On Competition and Circumvention.

Uncategorized Aug 20, 2018

This weekend on the way home from one of our distant offices I was visiting, I listened to an interesting segment on NPR about competition in healthcare. Two economists were quoting Milton Friedman. That’s a quick way to get my attention. If you haven’t read Friedman, you’re doing yourself a disservice.

One of the economists has made it his life mission to take down the California Medical Association and their anti-competitive stance on nurse practitioners. With nearly 20% of our GDP going to healthcare, you can expect more of these debates and you can expect them to get louder.

Friedman wasn’t and isn’t the only economist who favored elimination of medical licensure. The problem with assuming competition in healthcare will drive down costs and increase quality, as nearly every industry has witnessed through increased competition, is that consumers have no worldly idea what they are going to pay for specific procedures when they go to a hospital or doctor’s office.

Think I’m wrong? Try it. Call your local hospital and ask how much they will charge to take out your appendix. You won’t find a single person who can give you a straight answer.

Here and in other media, I’ve reported the details of the CATO Institute’s recommendation and position paper on medical licensure. The most feasible path forward to help stimulation competition and decrease costs is to eliminate licensure.

I know this sounds crazy, but economists and legislators believe patients in poor counties should have the right to see a nurse practitioner and not a doctor if they so choose and, especially, if that’s the only option available to them.

Recently, many governors, including Kansas’ Governor, signed into law a new telemedicine bill. Dr. Marc Ackerman and his impressive group of directors have launched the American Teledentistry Association, and our own audiology device manufacturers are themselves working on teleaudiology options. The pace of all of this is increasing rapidly.

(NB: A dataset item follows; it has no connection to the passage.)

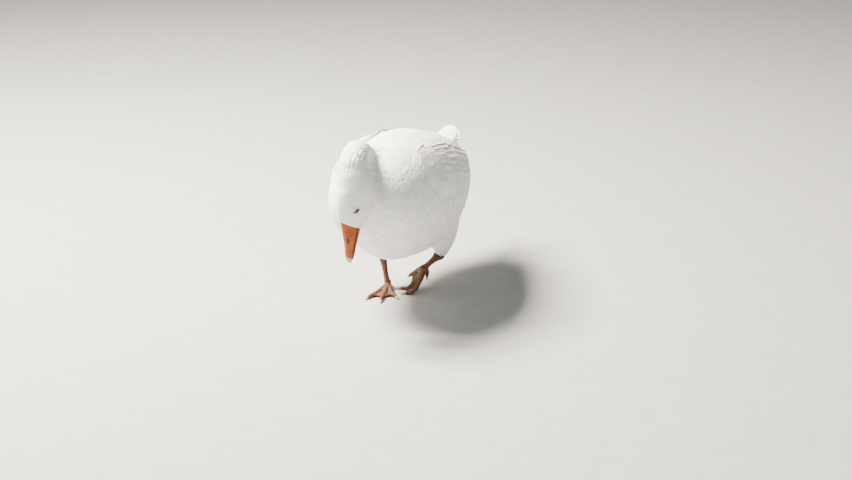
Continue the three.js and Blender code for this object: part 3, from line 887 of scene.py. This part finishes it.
def upper_bill(along, turn, grow=0.0):
    """Across = cos times half width; height = sin to 0.9 of the culmen, over the mouth line."""
    reach, wide, culmen, mouth = np.moveaxis(curve(UPPER, along), -1, 0)
    cos, sin = np.cos(turn), np.sin(turn)
    top = np.where(sin > 0, np.abs(sin) ** 0.9 * (culmen - mouth), sin * 1.2)
    z = mouth + 1.2 + top * (1 + grow / 18)
    hollow = 0.10 * np.clip(np.sin(2 * np.abs(np.arcsin(sin))), 0, 1) * (sin > 0)
    y = cos * (wide + grow) * (1 - hollow)
    rim = swell(reach - 35, z - 6, 10.5, 5.2) ** 0.7 - 2.2 * swell(reach - 35, z - 6, 6.6, 2.6) ** 0.5
    plates = np.clip((72 - reach) / 10, 0, 1) * np.clip((reach + 2) / 8, 0, 1)
    plates = np.clip(1 - np.abs(z - mouth - 1.6) / 1.5, 0, 1) * plates
    plates = plates * (0.35 + 0.35 * np.sin(reach * 2 * np.pi / PLATE))
    wrinkle = 0.12 * np.sin(reach * 1.1 + 3 * np.sin(turn)) * np.clip(1 - reach / 30, 0, 1)
    y = y + np.sign(cos) * np.minimum(1, np.abs(cos) * 3) * (0.9 * rim + plates + wrinkle)
    return on_head(reach, y, z)


def lower_bill(along, turn):
    """The same, hanging from the mouth line down to the keel."""
    reach, wide, mouth, keel = np.moveaxis(curve(LOWER, along), -1, 0)
    cos, sin = np.cos(turn), np.sin(turn)
    z = mouth - 0.6 + np.where(sin > 0, 0.2 * sin, sin * (mouth - keel))
    soft = 0.5 * np.clip(-sin, 0, 1) ** 3 * np.sin(np.pi * np.clip(along, 0, 1))
    return on_head(reach, cos * (wide - soft), z)


def tube(surface, rings, sides, start=0.0, stop=1.0):
    """A closed tube from a surface of along and turn, its rings closer together at the end."""
    along = start + (stop - start) * np.sin(np.linspace(0, np.pi / 2, rings))
    return grid(surface(*sweep(along, sides)))


def nail_plate(along, turn):
    """A shield over the bill's tip, its back edge curved, that bends over the end."""
    back = 0.835 + 0.05 * np.abs(np.cos(turn)) ** 2
    spot = upper_bill(back + (1 - back) * along, turn, 0.5 * np.sin(np.pi * np.clip(along, 0, 0.6)) ** 0.4)
    hook = np.clip(along - 0.75, 0, 1)[..., None] ** 1.5 * 4
    return spot - hook * 2.4 * CROWN_WAY / 1000


def nostril_painted_shade(points):
    """How dark the painted shade inside the nostril pit is at each point, for the bill's paint."""
    off = (points - on_head(0, 0, 0)) @ np.stack([BILL_WAY, CHEEK_WAY, CROWN_WAY], 1) * 1000
    return swell(off[:, 0] - 35, off[:, 2] - 6, 6.4, 2.5) ** 0.3


points, tris = tube(upper_bill, 150, 96, 0.0, 0.965)
# the bill's shade mark is painted shade in the nostril pit
piece("bill_top", points, tris, BILL, ["bill_upper"], marks=[("shade", nostril_painted_shade(points))])
points, tris = tube(lower_bill, 70, 48)
piece("bill_under", points, tris, BILL, ["bill_lower"], marks=[("shade", np.zeros(len(points)))])
points, tris = tube(nail_plate, 40, 40)
piece("bill_tip", points, tris, NAIL, ["bill_nail"], marks=[("shade", np.zeros(len(points)))])

# %% [markdown]
# ## The eyes
#
# A goose's eye is a ball of about 16 mm, of which the lids show an almond. Each eye is a ball
# with its poles on the line of sight. Round it lie two closed rings: a thin orange rim and,
# outside it, a soft white lid that bulges over the ball and sinks into the cheek.

# %%
EYE_SIZE, SLIT_LONG, SLIT_HIGH, SLIT_TURN = 8.2, 6.6, 3.2, math.radians(45)


def eye_axes(side):
    """Centre, line of sight, long way of the slit and the way across it."""
    sight = unit(side * CHEEK_WAY + 0.10 * BILL_WAY + 0.05 * CROWN_WAY)
    slit = math.cos(SLIT_TURN) * BILL_WAY + math.sin(SLIT_TURN) * CROWN_WAY
    slit = unit(slit - slit @ sight * sight)
    return on_head(-33, side * 22, 4), sight, slit, np.cross(sight, slit)


def on_eye(side, long_mm, high_mm, radius):
    """A spot over the eyeball at an offset from its middle, at a radius from its centre."""
    centre, sight, slit, lift = eye_axes(side)
    off = np.stack(np.broadcast_arrays(long_mm, high_mm), -1) / np.asarray(radius, float)[..., None]
    far = np.clip(1 - (off ** 2).sum(-1), 0.0, 1)
    way = off[..., :1] * slit + off[..., 1:] * lift + np.sqrt(far)[..., None] * sight
    return centre + way * np.asarray(radius, float)[..., None] / 1000


def almond(turn, grow):
    """The edge of the opening: an ellipse with pointed corners, grown outwards evenly."""
    sin = np.sin(turn)
    return np.cos(turn) * (SLIT_LONG + grow), sin * np.abs(sin) ** 0.25 * (SLIT_HIGH + grow)


def ring(side, rows, laid=()):
    """A closed ring round the almond through rows of (growth, radius), some laid on the skin."""
    turn = np.linspace(0, 2 * np.pi, 72, endpoint=False)
    lines = [on_eye(side, *almond(turn, grow), np.full(len(turn), float(high))) for grow, high in rows]
    lines = np.stack(lines, 1)
    for row, over in laid:
        on, out, _ = on_skin(lines[row])
        lines[row] = on + over * out
    r, s = lines.shape[:2]
    i, j = np.meshgrid(np.arange(r), np.arange(s), indexing="ij")
    a, b = i * s + j, i * s + (j + 1) % s
    c, d = (i + 1) % r * s + j, (i + 1) % r * s + (j + 1) % s
    tris = halves(a, b, c, d)
    return lines.reshape(-1, 3), tris[:, ::-1] if side < 0 else tris


def outward(points, tris):
    """The triangles, turned over if they enclose less than nothing."""
    a, b, c = (points[tris[:, n]] - points[0] for n in range(3))
    return tris if np.einsum("ij,ij->", a, np.cross(b, c)) > 0 else tris[:, ::-1]


def eyeball(side):
    """A ball with its first pole on the line of sight, and the angle from it as a mark."""
    centre, sight, slit, lift = eye_axes(side)
    angle, turn = sweep(np.linspace(0.02, np.pi - 0.02, 40), 48)
    way = np.sin(angle)[..., None] * (np.cos(turn)[..., None] * slit + np.sin(turn)[..., None] * lift)
    points, tris = grid(centre + (way + np.cos(angle)[..., None] * sight) * EYE_SIZE / 1000)
    gaze = np.arccos(np.clip(unit(points - centre) @ sight, -1, 1))
    return points, outward(points, tris), gaze


for side, label in ((1, "left"), (-1, "right")):
    points, tris, gaze = eyeball(side)
    piece("eyeball_" + label, points, tris, EYE, ["eye_" + label], marks=[("gaze", gaze)])
    points, tris = ring(side, [(-0.1, 8.25), (0.1, 8.8), (0.5, 9.1), (1.0, 9.0), (1.2, 8.3), (0.6, 7.8)])
    piece("eye_rim_" + label, points, outward(points, tris), LID)
    rows = [(0.7, 8.3), (0.9, 8.95), (1.6, 9.3), (2.8, 9.5), (4.2, 9.6), (5.2, 9.6), (2.0, 7.7)]
    points, tris = ring(side, rows, ((3, 0.0013), (4, 0.0007), (5, -0.0008)))
    piece("eyelid_" + label, points, outward(points, tris), DOWN)

# %% [markdown]
# ## Legs and feet
#
# Goose feet have three webbed toes and a small hind one. The solids of shank and foot are
# joined with 0.9 mm cells into one skin on each side. Over the top of every toe and down the
# front of the shank run scutes, plates 2.6 mm long, raised here as a wave along each bone.

# %%
# the bones from joint to joint, forward, left and up in millimetres: shank, toes, hind toe
BONES = {
    "left": [
        [(-14, 84, 154), (-76, 62, 74), (0, 45, 62)],
        [(0, 45, 62), (-14, 25, 49), (-30, 2, 30)],
        [(0, 45, 62), (-6, 24, 26), (-12, 4, 5.5), (-14, -14, 3.8)],
        [(0, 45, 62), (8, 34, 26), (12, 22, 5.5), (16, 6, 3.8)],
        [(0, 45, 62), (-12, 48, 50), (-19, 46, 36)],
    ],
    "right": [
        [(-4, -72, 136), (-26, -64, 90), (-5, -42, 8.5)],
        [(-5, -42, 8.5), (22, -25, 5), (46, -6, 3.8)],
        [(-5, -42, 8.5), (36, -38, 5), (60, -34, 5), (77, -31, 3.8)],
        [(-5, -42, 8.5), (32, -54, 5), (52, -60, 5), (68, -65, 3.8)],
        [(-5, -42, 8.5), (-18, -44, 15), (-30, -47, 8)],
    ],
}
SCUTE = 0.0026


def bone_place(points, bones):
    """For each point: the distance to the nearest bone, how far along it, and which it is."""
    best = np.full(len(points), 1.0)
    along, which = np.zeros(len(points)), np.zeros(len(points), int)
    for k, bone in enumerate(bones):
        spots = np.array([place(*spot) for spot in bone])
        walked = 0.0
        for a, b in zip(spots[:-1], spots[1:]):
            span = b - a
            t = np.clip((points - a) @ span / (span @ span), 0, 1)
            far = np.linalg.norm(points - a - t[:, None] * span, axis=1)
            near = far < best
            best = np.where(near, far, best)
            along = np.where(near, walked + t * np.linalg.norm(span), along)
            which = np.where(near, k, which)
            walked += np.linalg.norm(span)
    return best, along, which


for label, bones in BONES.items():
    leg = ["shank_" + label, "foot_" + label]
    points, tris = fused([arrays(nodes[n].data) for n in leg], 0.0009)
    points = relax(relax(points, tris, 0.55, 8), tris, -0.5, 3)
    out = normals(points, tris)
    far, along, which = bone_place(points, bones)
    toe = np.clip((0.0105 - far) / 0.004, 0, 1) * np.clip(out[:, 2] * 2 + (which == 0) * 1.2, 0, 1)
    plates = 0.00032 * toe * (np.abs(np.sin(np.pi * along / SCUTE)) ** 0.5 - 0.6)
    folds = 0.00018 * (1 - toe) * np.sin(far * 2200 + 3 * np.sin(along * 260)) * (which > 0)
    points = points + out * (plates + folds)[:, None]
    points[:, 2] = np.maximum(points[:, 2], 0.0)
    piece("leg_skin_" + label, points, tris, SCALE, leg)
    names = [n for n in nodes if n.startswith("claw_" + label)]
    points, tris = fused([arrays(nodes[n].data) for n in names], 0.0005)
    points = relax(relax(points, tris, 0.5, 4), tris, -0.5, 2)
    points[:, 2] = np.maximum(points[:, 2], 0.0)
    piece("claws_" + label, points, tris, CLAW, names, marks=[("shade", np.zeros(len(points)))])

# %% [markdown]
# ## Camera, floor and light
#
# The lens and the place of the camera follow the view from a little above the goose's left
# shoulder. A pale matt floor and three broad soft lamps make a plain studio.

# %%
LENS, ROUND_BY, DOWN_BY = 67.606, math.radians(17), math.radians(18.4)
SKY = 0.38


def facing(aim):
    """The turn that points a camera or a lamp along a direction."""
    return aim.to_track_quat("-Z", "Y").to_matrix().to_4x4()


def camera():
    """Looks 17 degrees round from the front and 18.4 degrees down."""
    view = bpy.data.objects.new("camera", bpy.data.cameras.new("camera"))
    view.data.sensor_width = 36
    view.data.lens = LENS
    view.data.clip_end = 100
    level = math.cos(DOWN_BY)
    aim = Vector((-math.sin(ROUND_BY) * level, math.cos(ROUND_BY) * level, -math.sin(DOWN_BY)))
    spot = Matrix.Translation(tuple(place(3217.6, 1033.1, 1247.4)))
    view.matrix_world = spot @ facing(aim)
    bpy.context.scene.collection.objects.link(view)
    bpy.context.scene.camera = view


def lamp(name, spot, size, watts, tint):
    """A square soft lamp that faces the goose's body."""
    light = bpy.data.objects.new(name, bpy.data.lights.new(name, "AREA"))
    light.data.size = size
    light.data.energy = watts
    light.data.color = linear(tint)[:3]
    aim = Vector((0, 0, 0.22)) - Vector(spot)
    light.matrix_world = Matrix.Translation(spot) @ facing(aim)
    bpy.context.scene.collection.objects.link(light)


def floor():
    """A pale plaster floor with a faint unevenness of about 5 cm."""
    mesh = bpy.data.meshes.new("floor")
    mesh.from_pydata([(-15, -15, 0), (15, -15, 0), (15, 15, 0), (-15, 15, 0)], [], [(0, 1, 2, 3)])
    s = Stuff("pale plaster", Roughness=0.85)
    where = s.add("ShaderNodeTexCoord", 3)
    cloud = s.add("ShaderNodeTexNoise", sockets={"Vector": where, "Scale": 20.0})
    mesh.materials.append(s.paint(Base_Color=s.ramp(cloud, (0.3, "a9a9a6"), (0.7, "afafac"))))
    made = bpy.data.objects.new("floor", mesh)
    bpy.context.scene.collection.objects.link(made)


camera()
floor()
lamp("key", (-1.75, -0.15, 2.85), 1.2, 1020, "fff6ea")
lamp("fill", (2.2, -2.2, 1.4), 2.4, 20, "e4eeff")
lamp("front", (-1.8, -2.6, 1.6), 2.0, 24, "f4f8ff")
world = bpy.data.worlds.new("studio")
world.use_nodes = True
world.node_tree.nodes["Background"].inputs[0].default_value = linear("dfe3e6")
world.node_tree.nodes["Background"].inputs[1].default_value = SKY
bpy.context.scene.world = world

It is no longer a far-fetched dream that doctors and audiologists will be delivering care at a distance. I’ve said here and elsewhere that this is a great way to increase taxes to cover the burden of paying the coroner in Minnesota after a doctor in Texas prescribes the wrong medication that kills someone. Listen, this stuff happens in doctor’s offices face-to-face, so it’s not the telemedicine that I’m concerned with, it’s the increased burden of compliance and growing federal taxation that will swallow small providers.

The federal government says they are for small businesses and love to see more competition in the marketplace, but that’s just because it helps get them elected. What sane person would campaign on “we’re anti-small-business and pro-monopoly?”

But that’s exactly what has happened. Trump’s Administration has given us a 4, hopefully 8 year pause from the relentless battering small businesses have taken over the decades, but even Trump’s Tax Plan did nothing to help the small professional-services business in America. I will pay more in taxes this year than ever before. They know where their golden goose lives and they aren’t about to kill it by lowering the taxes of the top 1%.

Look at every industry and you’ll actually see less competition, built under the guise of more competition. The US previously had over 100 car manufacturers. Today we have three. We used to have hundreds of airlines in this country. Today we have ten. Telecommunications providers, internet service providers, retail and even hospitals have undergone massive consolidation.

They won’t admit it, but the bureaucrats and regulators in Washington D.C. would much rather police and regulate a handful of players in one industry than they would hundreds. I can’t blame them. I would too and so we’re on a steady march towards a single-payer system in this country. You can ignore it or position yourself for a wise exit and then re-entry in a much smaller footprint, serving a very small sliver of your population with a very niched, customized, specialized service.

There’s nothing wrong with this strategy, by the way. Rolls Royce sells only 3,500-4,000 cars per year but does so at a 26% net profit margin. Ford’s net profit margin last year was negative 2.9%. The previous year, Ford enjoyed a whopping 6% net profit margin, their best ever. The average for the auto industry last year was 1.34%.

Rolls Royce clawed $4.21 billion in profit and a 26% net margin out of only 4,000 cars sold last year. Amazon would have to ship over $250 billion of crap to their 100 million Prime members in order to get the same amount of profit.

Through continued expansion and consolidation, hospitals will produce the same money math as Amazon – razor-thin margins. Physicians who join hospital employment see their net productivity drop by 35% compared to their peers in private practice (Source: JAMA). These conglomerates will operate on razor thin margins, which is fine as long as they can produce earnings for Wall Street and private equity.

You can try to play in this new world. I’m not discouraging it at all. Some of our colleagues are attempting as we speak. Some know their history and are trying to defy it. Some do not know our industry’s history and are doomed to repeat it. Both miss the fundamental truth in all of this: you can be aware of what’s going on and circumvent it.

Make yourself Rolls Royce and compete in a category of one. Surpass everyone else in your town by taking better care of your customers than they can. The only problem you’ll have, like Rolls, is that your profits will be embarrassingly high.